==== RECORD EXCERPTS ====

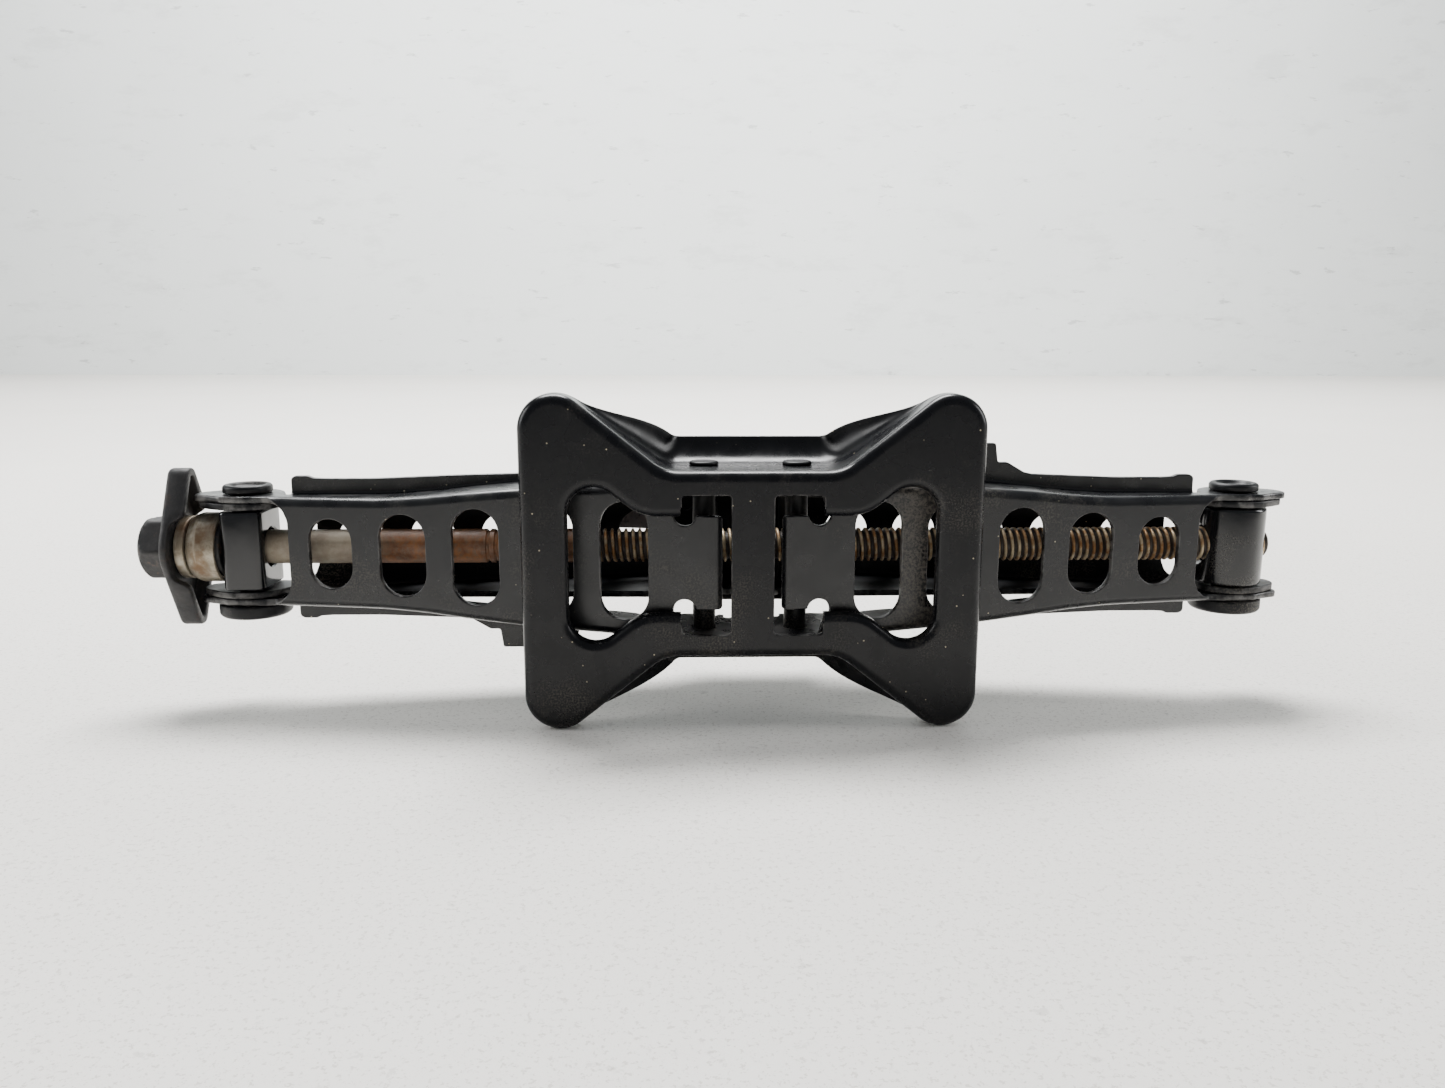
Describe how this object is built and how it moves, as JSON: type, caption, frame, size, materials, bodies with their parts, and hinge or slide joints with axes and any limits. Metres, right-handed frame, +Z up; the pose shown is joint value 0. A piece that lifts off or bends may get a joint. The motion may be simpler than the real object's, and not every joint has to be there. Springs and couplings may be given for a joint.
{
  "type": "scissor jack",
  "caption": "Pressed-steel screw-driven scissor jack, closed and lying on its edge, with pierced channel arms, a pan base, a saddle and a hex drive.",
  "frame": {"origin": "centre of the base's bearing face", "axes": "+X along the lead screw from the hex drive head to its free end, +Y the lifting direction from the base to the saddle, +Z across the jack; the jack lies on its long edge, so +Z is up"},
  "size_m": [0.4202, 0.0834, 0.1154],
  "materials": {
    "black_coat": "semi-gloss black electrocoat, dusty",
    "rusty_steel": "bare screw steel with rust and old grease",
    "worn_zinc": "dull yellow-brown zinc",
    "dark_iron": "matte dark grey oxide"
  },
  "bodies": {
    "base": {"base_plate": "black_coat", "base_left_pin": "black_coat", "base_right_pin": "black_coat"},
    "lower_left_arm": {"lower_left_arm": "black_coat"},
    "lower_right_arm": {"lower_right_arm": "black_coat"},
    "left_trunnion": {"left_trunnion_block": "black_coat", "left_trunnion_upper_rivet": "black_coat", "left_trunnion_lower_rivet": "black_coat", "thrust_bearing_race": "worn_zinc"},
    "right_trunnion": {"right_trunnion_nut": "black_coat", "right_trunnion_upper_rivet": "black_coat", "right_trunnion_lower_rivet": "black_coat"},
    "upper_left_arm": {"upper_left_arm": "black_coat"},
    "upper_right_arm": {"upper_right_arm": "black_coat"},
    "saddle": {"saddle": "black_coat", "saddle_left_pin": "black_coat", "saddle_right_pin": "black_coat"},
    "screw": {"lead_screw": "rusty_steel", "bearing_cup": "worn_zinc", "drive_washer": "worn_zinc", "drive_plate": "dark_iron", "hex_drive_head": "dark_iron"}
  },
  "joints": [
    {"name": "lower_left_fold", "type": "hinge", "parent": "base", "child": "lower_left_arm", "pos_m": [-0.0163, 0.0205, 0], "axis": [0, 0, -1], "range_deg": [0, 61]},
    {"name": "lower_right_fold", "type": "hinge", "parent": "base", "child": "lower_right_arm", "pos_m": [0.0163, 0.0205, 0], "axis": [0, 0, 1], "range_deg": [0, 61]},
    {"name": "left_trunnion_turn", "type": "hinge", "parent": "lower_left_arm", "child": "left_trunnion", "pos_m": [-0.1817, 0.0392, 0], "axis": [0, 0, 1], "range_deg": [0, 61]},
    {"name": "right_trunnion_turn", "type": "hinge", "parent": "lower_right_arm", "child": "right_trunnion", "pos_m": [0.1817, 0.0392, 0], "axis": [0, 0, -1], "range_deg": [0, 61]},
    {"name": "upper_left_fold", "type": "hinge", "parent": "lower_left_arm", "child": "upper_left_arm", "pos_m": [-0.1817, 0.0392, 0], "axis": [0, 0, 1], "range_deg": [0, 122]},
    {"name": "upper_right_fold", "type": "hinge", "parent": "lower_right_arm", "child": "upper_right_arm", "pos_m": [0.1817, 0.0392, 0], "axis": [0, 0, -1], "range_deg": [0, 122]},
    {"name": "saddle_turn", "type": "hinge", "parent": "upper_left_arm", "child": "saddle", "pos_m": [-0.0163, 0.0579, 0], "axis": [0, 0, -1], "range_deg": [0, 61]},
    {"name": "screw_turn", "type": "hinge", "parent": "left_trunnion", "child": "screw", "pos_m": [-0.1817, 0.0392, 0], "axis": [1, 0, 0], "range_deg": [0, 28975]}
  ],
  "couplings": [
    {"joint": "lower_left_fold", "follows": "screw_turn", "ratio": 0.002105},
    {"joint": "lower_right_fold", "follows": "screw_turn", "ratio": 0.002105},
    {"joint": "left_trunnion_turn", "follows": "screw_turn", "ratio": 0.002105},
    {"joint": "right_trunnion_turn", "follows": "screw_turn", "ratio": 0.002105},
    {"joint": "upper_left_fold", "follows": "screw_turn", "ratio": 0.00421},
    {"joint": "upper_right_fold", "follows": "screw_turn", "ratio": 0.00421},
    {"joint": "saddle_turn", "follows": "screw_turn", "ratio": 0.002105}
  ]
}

====
==== RECORD EXCERPTS ====

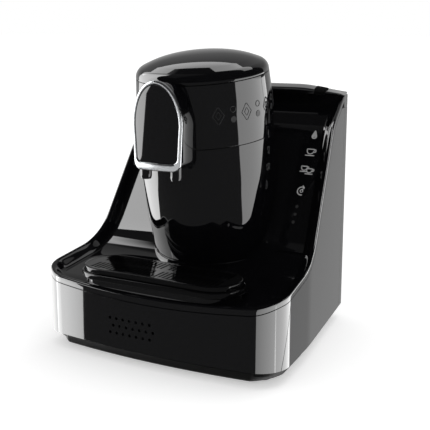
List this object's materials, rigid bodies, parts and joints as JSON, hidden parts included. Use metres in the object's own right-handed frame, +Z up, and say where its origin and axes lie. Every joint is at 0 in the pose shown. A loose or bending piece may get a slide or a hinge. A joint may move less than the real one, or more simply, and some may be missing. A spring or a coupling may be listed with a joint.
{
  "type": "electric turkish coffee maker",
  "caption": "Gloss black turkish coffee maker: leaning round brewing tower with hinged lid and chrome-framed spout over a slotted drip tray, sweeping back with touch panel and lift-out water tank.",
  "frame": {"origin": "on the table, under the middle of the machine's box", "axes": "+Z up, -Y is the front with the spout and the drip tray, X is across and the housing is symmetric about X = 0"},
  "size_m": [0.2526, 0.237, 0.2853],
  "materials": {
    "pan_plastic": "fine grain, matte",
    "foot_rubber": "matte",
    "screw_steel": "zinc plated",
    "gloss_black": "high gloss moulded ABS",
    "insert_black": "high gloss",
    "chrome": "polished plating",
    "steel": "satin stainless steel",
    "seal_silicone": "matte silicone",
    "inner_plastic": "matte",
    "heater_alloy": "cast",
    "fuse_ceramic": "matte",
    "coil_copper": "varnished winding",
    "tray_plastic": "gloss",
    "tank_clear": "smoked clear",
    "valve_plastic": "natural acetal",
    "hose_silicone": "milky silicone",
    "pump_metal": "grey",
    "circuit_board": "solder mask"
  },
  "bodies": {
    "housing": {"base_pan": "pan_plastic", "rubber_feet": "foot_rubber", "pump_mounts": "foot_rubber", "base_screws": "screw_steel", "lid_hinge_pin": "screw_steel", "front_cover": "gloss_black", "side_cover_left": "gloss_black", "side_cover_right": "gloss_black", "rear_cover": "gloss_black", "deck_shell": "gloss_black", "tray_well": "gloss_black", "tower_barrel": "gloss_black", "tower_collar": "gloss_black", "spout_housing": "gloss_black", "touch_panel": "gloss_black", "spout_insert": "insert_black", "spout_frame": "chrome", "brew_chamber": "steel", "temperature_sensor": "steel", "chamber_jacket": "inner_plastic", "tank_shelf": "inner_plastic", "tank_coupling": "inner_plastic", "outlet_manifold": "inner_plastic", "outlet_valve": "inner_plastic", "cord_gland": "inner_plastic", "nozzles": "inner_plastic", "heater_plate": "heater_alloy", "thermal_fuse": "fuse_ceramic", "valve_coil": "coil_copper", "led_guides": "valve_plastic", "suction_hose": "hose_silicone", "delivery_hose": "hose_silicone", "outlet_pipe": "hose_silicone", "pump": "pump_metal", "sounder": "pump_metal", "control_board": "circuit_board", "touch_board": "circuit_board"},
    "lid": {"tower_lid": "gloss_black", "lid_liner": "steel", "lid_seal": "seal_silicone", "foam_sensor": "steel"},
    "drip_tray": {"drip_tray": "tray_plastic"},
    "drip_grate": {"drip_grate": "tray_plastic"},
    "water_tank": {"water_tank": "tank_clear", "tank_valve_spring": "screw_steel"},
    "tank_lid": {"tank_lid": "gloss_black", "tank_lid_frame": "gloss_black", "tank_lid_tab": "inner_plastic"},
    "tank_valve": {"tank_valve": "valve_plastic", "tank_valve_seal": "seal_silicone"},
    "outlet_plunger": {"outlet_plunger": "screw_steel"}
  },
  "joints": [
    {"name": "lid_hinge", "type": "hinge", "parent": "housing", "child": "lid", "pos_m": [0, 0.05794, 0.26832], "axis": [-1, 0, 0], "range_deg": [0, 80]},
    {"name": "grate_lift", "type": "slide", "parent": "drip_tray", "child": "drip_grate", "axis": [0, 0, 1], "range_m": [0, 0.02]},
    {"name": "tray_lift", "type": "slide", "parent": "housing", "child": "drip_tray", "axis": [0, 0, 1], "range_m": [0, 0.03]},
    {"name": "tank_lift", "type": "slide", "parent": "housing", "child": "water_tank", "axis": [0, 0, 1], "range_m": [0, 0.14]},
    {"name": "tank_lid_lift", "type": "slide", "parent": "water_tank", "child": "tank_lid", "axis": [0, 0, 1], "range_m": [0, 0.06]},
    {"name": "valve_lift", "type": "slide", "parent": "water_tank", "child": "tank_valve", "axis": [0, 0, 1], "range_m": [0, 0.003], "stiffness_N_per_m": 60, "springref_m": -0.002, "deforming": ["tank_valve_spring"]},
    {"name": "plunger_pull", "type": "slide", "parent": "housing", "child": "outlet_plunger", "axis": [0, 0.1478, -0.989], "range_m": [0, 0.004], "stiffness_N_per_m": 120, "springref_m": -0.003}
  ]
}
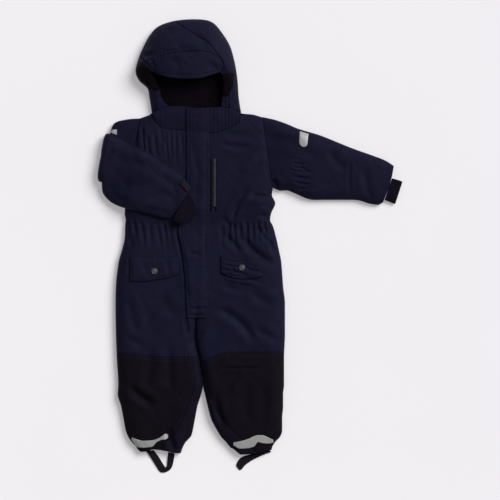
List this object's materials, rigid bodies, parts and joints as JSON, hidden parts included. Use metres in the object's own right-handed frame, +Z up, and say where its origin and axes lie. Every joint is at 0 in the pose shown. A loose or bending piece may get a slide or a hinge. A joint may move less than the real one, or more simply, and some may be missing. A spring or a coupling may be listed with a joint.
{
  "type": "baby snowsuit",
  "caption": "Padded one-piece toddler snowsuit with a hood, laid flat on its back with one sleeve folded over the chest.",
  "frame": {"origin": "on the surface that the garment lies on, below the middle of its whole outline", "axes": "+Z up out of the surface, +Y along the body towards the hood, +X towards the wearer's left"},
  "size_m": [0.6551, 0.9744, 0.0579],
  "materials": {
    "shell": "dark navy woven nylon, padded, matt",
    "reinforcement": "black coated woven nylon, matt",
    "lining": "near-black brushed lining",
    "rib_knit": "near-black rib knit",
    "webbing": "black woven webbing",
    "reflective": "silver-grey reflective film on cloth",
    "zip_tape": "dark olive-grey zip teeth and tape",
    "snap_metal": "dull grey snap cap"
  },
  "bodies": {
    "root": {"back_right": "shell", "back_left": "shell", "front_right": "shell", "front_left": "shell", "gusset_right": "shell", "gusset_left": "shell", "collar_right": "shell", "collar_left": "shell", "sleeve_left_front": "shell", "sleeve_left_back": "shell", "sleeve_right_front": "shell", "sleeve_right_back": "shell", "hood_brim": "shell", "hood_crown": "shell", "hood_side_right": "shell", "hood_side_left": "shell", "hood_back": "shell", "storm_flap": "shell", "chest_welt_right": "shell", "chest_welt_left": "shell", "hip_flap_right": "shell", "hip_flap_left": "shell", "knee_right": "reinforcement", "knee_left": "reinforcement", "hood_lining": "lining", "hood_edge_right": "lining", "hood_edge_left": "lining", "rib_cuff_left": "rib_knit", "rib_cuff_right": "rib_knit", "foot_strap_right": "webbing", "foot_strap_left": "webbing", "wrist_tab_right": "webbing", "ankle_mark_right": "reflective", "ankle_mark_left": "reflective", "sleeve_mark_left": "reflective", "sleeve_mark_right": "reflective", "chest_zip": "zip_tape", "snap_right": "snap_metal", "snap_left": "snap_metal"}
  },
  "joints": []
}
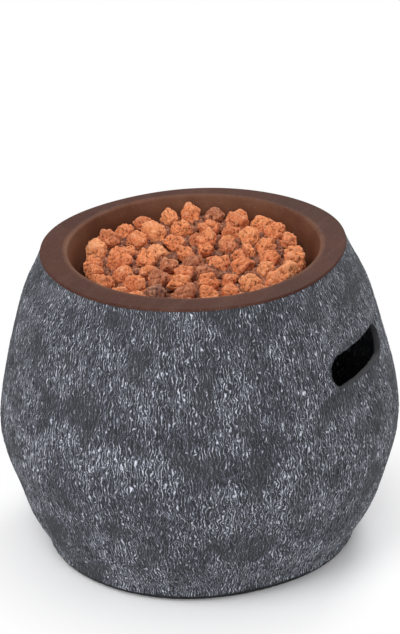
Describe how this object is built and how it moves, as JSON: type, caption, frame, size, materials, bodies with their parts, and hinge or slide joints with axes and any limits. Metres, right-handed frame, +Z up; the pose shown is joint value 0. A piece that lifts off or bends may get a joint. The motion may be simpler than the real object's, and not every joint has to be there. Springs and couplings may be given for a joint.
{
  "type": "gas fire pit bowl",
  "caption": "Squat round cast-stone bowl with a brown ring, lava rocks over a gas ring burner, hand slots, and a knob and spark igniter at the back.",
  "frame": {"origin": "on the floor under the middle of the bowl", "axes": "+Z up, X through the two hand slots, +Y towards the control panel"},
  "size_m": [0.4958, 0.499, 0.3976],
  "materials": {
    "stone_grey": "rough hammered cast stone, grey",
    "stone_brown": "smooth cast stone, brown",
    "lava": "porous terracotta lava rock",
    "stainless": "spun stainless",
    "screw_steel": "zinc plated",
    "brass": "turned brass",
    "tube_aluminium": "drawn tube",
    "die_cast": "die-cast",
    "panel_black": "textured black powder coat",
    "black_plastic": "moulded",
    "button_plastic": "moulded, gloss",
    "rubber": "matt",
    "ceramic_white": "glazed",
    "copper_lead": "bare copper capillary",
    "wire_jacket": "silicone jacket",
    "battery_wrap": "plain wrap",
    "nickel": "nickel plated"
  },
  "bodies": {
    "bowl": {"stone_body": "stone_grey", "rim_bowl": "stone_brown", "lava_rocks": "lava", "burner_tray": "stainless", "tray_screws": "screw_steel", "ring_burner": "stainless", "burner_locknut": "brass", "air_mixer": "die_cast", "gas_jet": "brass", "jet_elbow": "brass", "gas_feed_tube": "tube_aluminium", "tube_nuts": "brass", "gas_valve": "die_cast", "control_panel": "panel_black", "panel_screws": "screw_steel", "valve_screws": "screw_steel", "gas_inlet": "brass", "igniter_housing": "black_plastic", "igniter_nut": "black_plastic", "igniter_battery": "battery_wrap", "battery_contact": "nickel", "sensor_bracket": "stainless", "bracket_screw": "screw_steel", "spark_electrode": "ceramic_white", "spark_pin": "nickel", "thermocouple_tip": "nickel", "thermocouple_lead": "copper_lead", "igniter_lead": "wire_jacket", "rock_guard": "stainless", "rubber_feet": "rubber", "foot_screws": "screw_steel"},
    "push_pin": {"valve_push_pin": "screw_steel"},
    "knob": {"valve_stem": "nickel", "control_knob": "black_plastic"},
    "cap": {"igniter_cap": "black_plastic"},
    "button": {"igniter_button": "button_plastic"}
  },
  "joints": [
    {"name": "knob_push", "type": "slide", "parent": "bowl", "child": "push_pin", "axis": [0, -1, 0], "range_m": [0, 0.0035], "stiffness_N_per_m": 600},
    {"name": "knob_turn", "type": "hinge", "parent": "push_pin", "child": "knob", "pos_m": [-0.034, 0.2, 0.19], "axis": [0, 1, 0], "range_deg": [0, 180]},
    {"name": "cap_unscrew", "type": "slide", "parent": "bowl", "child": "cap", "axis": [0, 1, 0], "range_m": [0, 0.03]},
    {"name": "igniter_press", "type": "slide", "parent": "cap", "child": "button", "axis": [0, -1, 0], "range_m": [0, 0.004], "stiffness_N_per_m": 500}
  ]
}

====

[DIRECTIONS] Only the number is needed here: how many lines of the records contain "axes"?

[FINISHED ANSWER] 8